Separately, Trump has “gotten buy in from Europe that maybe the World Trade Organization needs to be reformed. … If we’re reforming the WTO, we’re doing it to make China play by a better system of rules,” he said.

Meanwhile, Canada on Friday said it plans to host a meeting of trade ministers to discuss how to reform the WTO, but it left the U.S. and China out of the meetings for now. A spokesman for Canadian trade minister Jim Carr said the meeting would take place in Ottawa in October, and invitees include Japan, the European Union, Mexico, South Korea, Australia, Brazil, Chile, Norway, New Zealand, Switzerland, Kenya and Singapore.

Albright Stonebridge’s Hartasanchez said the Trump administration could be compelled to move, given that many of the U.S.’s trading partners are negotiating with one another without America in the mix. For example, Canada and Mexico are also part of the Trans-Pacific Trade Partnership, which Trump exited.

“They’re starting to see the world moving without the U.S., and I think that’s alarming when they look at the aggregate of these markets without the U.S.,” he said. “You could see the change in tone, but I think it could be a tone that could change in less than a week. But at least one has to be optimistic about the change of tone with the European visit and NAFTA.”

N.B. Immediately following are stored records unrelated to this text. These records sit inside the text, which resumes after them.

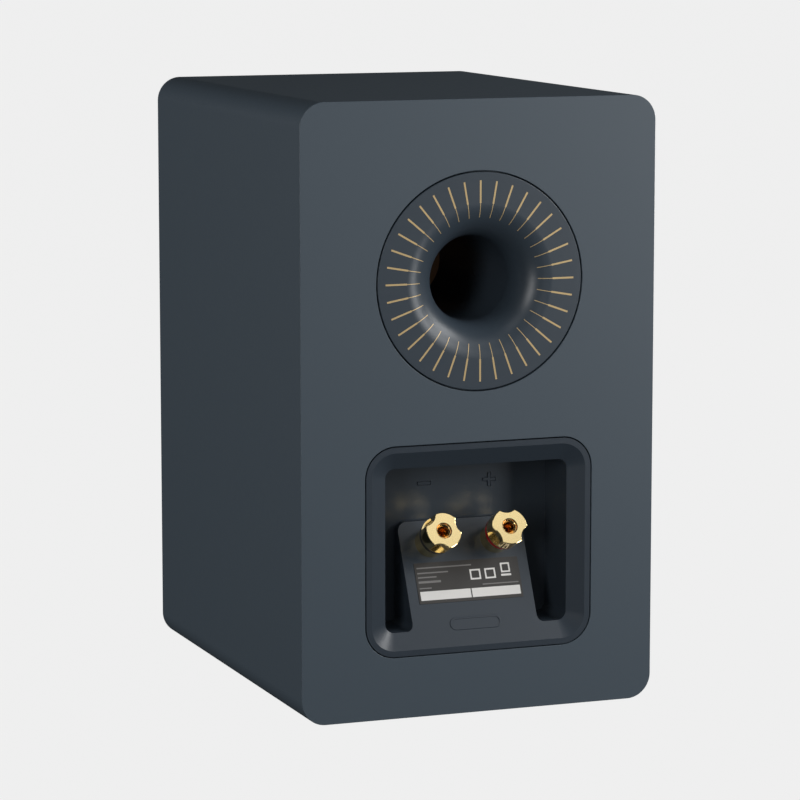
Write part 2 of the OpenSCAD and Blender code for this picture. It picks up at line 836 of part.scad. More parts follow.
module tweeter_surround() {
    color([0.07, 0.07, 0.07]) from_front(tweeter_z) rotate_extrude() {
        translate([dome_r + dome_land / 2, dome_at]) intersection() {
            difference() {
                circle(dome_land / 2);
                circle(dome_land / 2 - dome_t);
            }
            translate([-dome_land, -dome_land]) square([2 * dome_land, dome_land]);
        }
        translate([dome_r + dome_land - dome_t, dome_at]) square([4, dome_t]);
    }
}

module tweeter_coil() {
    color([0.72, 0.4, 0.2]) from_front(tweeter_z) translate([0, 0, dome_at + skin])
        tube(tweeter_former_r + tweeter_coil_t, tweeter_former_r, 5);
}

module tweeter_top_plate() {
    color([0.4, 0.4, 0.42]) from_front(tweeter_z) translate([0, 0, tweeter_plate_at])
        tube(tweeter_motor_r, tweeter_former_r + tweeter_coil_t + tweeter_gap, tweeter_iron_t);
}

module tweeter_magnet() {
    color([0.15, 0.15, 0.15]) from_front(tweeter_z)
        translate([0, 0, tweeter_plate_at + tweeter_iron_t])
        tube(tweeter_motor_r, tweeter_pole_r + 4, tweeter_magnet_t);
}

module tweeter_yoke() {
    back_at = tweeter_plate_at + tweeter_iron_t + tweeter_magnet_t;
    color([0.4, 0.4, 0.42]) from_front(tweeter_z) difference() {
        union() {
            translate([0, 0, back_at]) cylinder(r = tweeter_motor_r, h = tweeter_iron_t);
            translate([0, 0, tweeter_plate_at])
                cylinder(r = tweeter_pole_r, h = back_at - tweeter_plate_at + skin);
        }
        translate([0, 0, tweeter_plate_at - cut])
            cylinder(r = vent_r, h = tweeter_magnet_t + 2 * tweeter_iron_t + 2 * cut);
    }
}

module tweeter_chamber() {
    back_at = tweeter_plate_at + 2 * tweeter_iron_t + tweeter_magnet_t;
    color([0.15, 0.15, 0.16]) from_front(tweeter_z) translate([0, 0, back_at]) difference() {
        union() {
            cylinder(r = chamber_r, h = chamber_len);
            translate([0, -9, 1]) cube([chamber_r + 1, 18, chamber_len - 2]);
        }
        translate([0, 0, -cut]) cylinder(r = chamber_r - 2, h = chamber_len + cut - 2);
    }
}

module tweeter_terminals() {
    back_at = tweeter_plate_at + 2 * tweeter_iron_t + tweeter_magnet_t;
    color([0.5, 0.35, 0.2]) from_front(tweeter_z) translate([chamber_r + 1, 0, back_at]) {
        translate([0, -8, strip_t]) cube([strip_t, 16, chamber_len - 2 * strip_t]);
        for (side = [-1, 1]) translate([strip_t, side * 4 - tab_w / 2, 3])
            cube([tab_t, tab_w, chamber_len]);
    }
}

module tweeter_screws() {
    color([0.2, 0.2, 0.2]) from_front(tweeter_z) ring_of(4, tweeter_screw_r, 45) screw(screw_len);
}

// ---------------------------------------------------------------- crossover

// Children at the four fixing holes of the board
module board_corners(z) {
    for (x = [-1, 1], y = [-1, 1])
        translate([x * (board_w / 2 - board_hole_inset),
                   board_mid_y + y * (board_d / 2 - board_hole_inset), z])
            children();
}

module crossover_board() {
    color([0.5, 0.4, 0.2]) difference() {
        translate([-board_w / 2, board_mid_y - board_d / 2, board_z]) cube([board_w, board_d, board_t]);
        board_corners(board_z - cut) cylinder(r = screw_r, h = board_t + 2 * cut);
    }
}

module board_standoffs() {
    color([0.8, 0.8, 0.78]) board_corners(floor_z) tube(standoff_r, screw_r, standoff_h);
}

module board_screws() {
    shank = standoff_h + board_t - tip_gap;
    color([0.75, 0.75, 0.75]) board_corners(floor_z + tip_gap) {
        cylinder(r = screw_r, h = shank);
        translate([0, 0, shank]) difference() {
            cylinder(r = screw_head_r, h = screw_head_t);
            translate([0, 0, screw_head_t - recess_deep]) cross_recess(cut + recess_deep);
        }
    }
}

// The two inductors: [x, y, radius, height]
inductors = [[-25, 14, 15, 20], [27, -11, 12, 15]];
bobbin_core_r = 6;
bobbin_flange_t = 1.5;

module inductor_bobbins() {
    color([0.1, 0.1, 0.1]) for (coil = inductors) translate([coil[0], coil[1], board_top]) difference() {
        union() {
            cylinder(r = coil[2], h = bobbin_flange_t);
            cylinder(r = bobbin_core_r, h = coil[3]);
            translate([0, 0, coil[3] - bobbin_flange_t]) cylinder(r = coil[2], h = bobbin_flange_t);
        }
        translate([0, 0, -cut]) cylinder(r = 2.5, h = coil[3] + 2 * cut);
    }
}

module inductor_windings() {
    color([0.72, 0.4, 0.2]) for (coil = inductors)
        translate([coil[0], coil[1], board_top + bobbin_flange_t])
            tube(coil[2] - 1, bobbin_core_r, coil[3] - 2 * bobbin_flange_t);
}

// The two capacitors, lying across the board: [x, y, radius, length]
capacitors = [[21, 36, 7.5, 30], [-22, -17, 6.5, 28]];

module film_capacitors() {
    color([0.75, 0.6, 0.15]) for (cap = capacitors)
        translate([cap[0], cap[1], board_top + cap[2]]) rotate([0, 90, 0])
            cylinder(r = cap[2], h = cap[3], center = true);
}

// The two ceramic resistors: [x, y]
resistors = [[21, 9.5], [21, 20.5]];

module ceramic_resistors() {
    color([0.85, 0.84, 0.8]) for (place = resistors)
        translate([place[0] - 11, place[1] - 4, board_top]) cube([22, 8, 8]);
}

// ---------------------------------------------------------------- wires and felt

module input_wires() {
    color([0.6, 0.1, 0.1]) wire_pair(input_route, input_spread);
}

module woofer_wires() {
    color([0.1, 0.1, 0.1]) wire_pair(woofer_route, woofer_spread);
}

module tweeter_wires() {
    color([0.1, 0.2, 0.5]) wire_pair(tweeter_route, tweeter_spread);
}

module side_felt() {
    color([0.85, 0.85, 0.8]) translate([inside_w / 2 - felt_t, -20, 60]) cube([felt_t, 85, 150]);
}

module top_felt() {
    color([0.85, 0.85, 0.8]) translate([-45, -40, cab_h - wall_t - felt_t]) cube([90, 100, felt_t]);
}

cabinet_shell();
front_baffle();
rear_panel();
port_tube();
port_rays();
port_gasket();
terminal_cup();
terminal_gasket();
rating_label();
post_studs();
post_collars();
post_washers();
solder_tags();
post_nuts();
ring_negative();
ring_positive();
knob_negative();
knob_positive();
woofer_basket();
woofer_gasket();
woofer_surround();
woofer_cone();
woofer_dust_cap();
woofer_former();
woofer_coil();
woofer_spider();
woofer_top_plate();
woofer_magnet();
woofer_yoke();
woofer_terminals();
woofer_screws();
tweeter_faceplate();
tweeter_gasket();
tweeter_dome();
tweeter_surround();
tweeter_coil();
tweeter_top_plate();
tweeter_magnet();
tweeter_yoke();
tweeter_chamber();
tweeter_terminals();
tweeter_screws();
crossover_board();
board_standoffs();
board_screws();
inductor_bobbins();
inductor_windings();
film_capacitors();
ceramic_resistors();
input_wires();
woofer_wires();
tweeter_wires();
side_felt();
top_felt();
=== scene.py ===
"""Two-way bookshelf loudspeaker: its looks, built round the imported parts.

Sizes in the classes below are millimetres, and angles are degrees, in the cabinet's own frame:
+X right seen from the front, +Y to the rear, +Z up, origin under the middle of the cabinet.
They turn into metres in Place.point, the one way from a drawing to a mesh.
"""

import json
import logging
import math
from dataclasses import dataclass, field
from enum import Enum
from typing import ClassVar, Iterable, Optional, Sequence

import bmesh
import bpy
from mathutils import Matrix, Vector


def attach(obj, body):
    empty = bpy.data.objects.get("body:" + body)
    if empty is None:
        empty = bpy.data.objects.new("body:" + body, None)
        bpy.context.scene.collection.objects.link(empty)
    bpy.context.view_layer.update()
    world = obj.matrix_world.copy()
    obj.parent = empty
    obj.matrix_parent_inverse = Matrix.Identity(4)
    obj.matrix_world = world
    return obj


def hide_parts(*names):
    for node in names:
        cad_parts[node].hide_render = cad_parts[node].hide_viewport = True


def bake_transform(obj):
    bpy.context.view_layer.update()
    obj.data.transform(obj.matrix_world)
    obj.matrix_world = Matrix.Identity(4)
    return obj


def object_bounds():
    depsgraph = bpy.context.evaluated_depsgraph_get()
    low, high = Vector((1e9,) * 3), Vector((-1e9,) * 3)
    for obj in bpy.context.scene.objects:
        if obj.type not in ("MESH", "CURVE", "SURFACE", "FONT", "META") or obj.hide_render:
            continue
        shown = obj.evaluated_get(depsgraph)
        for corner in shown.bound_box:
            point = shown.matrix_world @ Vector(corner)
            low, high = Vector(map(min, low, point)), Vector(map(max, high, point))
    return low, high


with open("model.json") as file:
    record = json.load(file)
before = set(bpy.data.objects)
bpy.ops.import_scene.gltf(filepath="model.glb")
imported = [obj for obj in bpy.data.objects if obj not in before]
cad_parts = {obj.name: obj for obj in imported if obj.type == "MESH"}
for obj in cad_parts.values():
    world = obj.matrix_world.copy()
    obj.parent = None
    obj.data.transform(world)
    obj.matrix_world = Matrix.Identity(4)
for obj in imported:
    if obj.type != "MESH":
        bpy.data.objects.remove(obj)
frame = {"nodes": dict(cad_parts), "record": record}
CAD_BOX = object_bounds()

LOG = logging.getLogger("loudspeaker")
MM = 0.001
CREASE = 35.0

Colour = tuple[float, float, float]
Point2 = tuple[float, float]
Corner = tuple[float, float, float]
Ring = list[Vector]
Socket = bpy.types.NodeSocket
Thing = bpy.types.Object


# ------------------------------------------------------------------ places and outlines


@dataclass(frozen=True)
class Place:
    """A right-handed working frame on the object, with its third axis out of the surface.

    Attributes:
        origin: where it sits, in millimetres.
        right: its first axis.
        up: its second axis.
        out: its third axis, away from the material.
    """

    origin: Vector
    right: Vector
    up: Vector
    out: Vector

    def point(self, x: float, y: float, z: float) -> Vector:
        """A drawn point in millimetres as a point of the row frame in metres."""
        return (self.origin + x * self.right + y * self.up + z * self.out) * MM

    def moved(self, x: float = 0.0, y: float = 0.0, z: float = 0.0) -> "Place":
        """The same axes at another origin, given along those axes."""
        origin = self.origin + x * self.right + y * self.up + z * self.out
        return Place(origin, self.right, self.up, self.out)


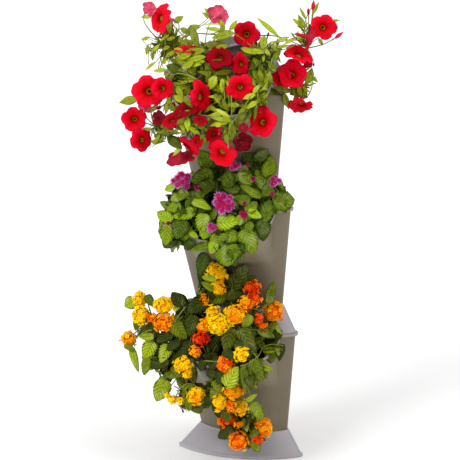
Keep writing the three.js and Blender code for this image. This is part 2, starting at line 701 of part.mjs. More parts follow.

Hartasanchez, who follows NAFTA, said there was still disagreement over the sunset provision, which the U.S. has been pushing, and a provision on how conflicts would be resolved. Canada has pushed to retain the resolution of trade conflicts by NAFTA members. If dropped, it could instead drive disputes into courts, something opposed by many U.S. companies.

The U.S. and Mexico had been having bilateral discussions, and the U.S. said it could do separate deals with Mexico and Canada. But on Wednesday, Mexican and Canadian officials said they wanted to work toward a trilateral deal, and were not interested in bilateral agreements with the U.S. On Thursday, Mnuchin said the administration was “indifferent” to bilateral or trilateral agreements.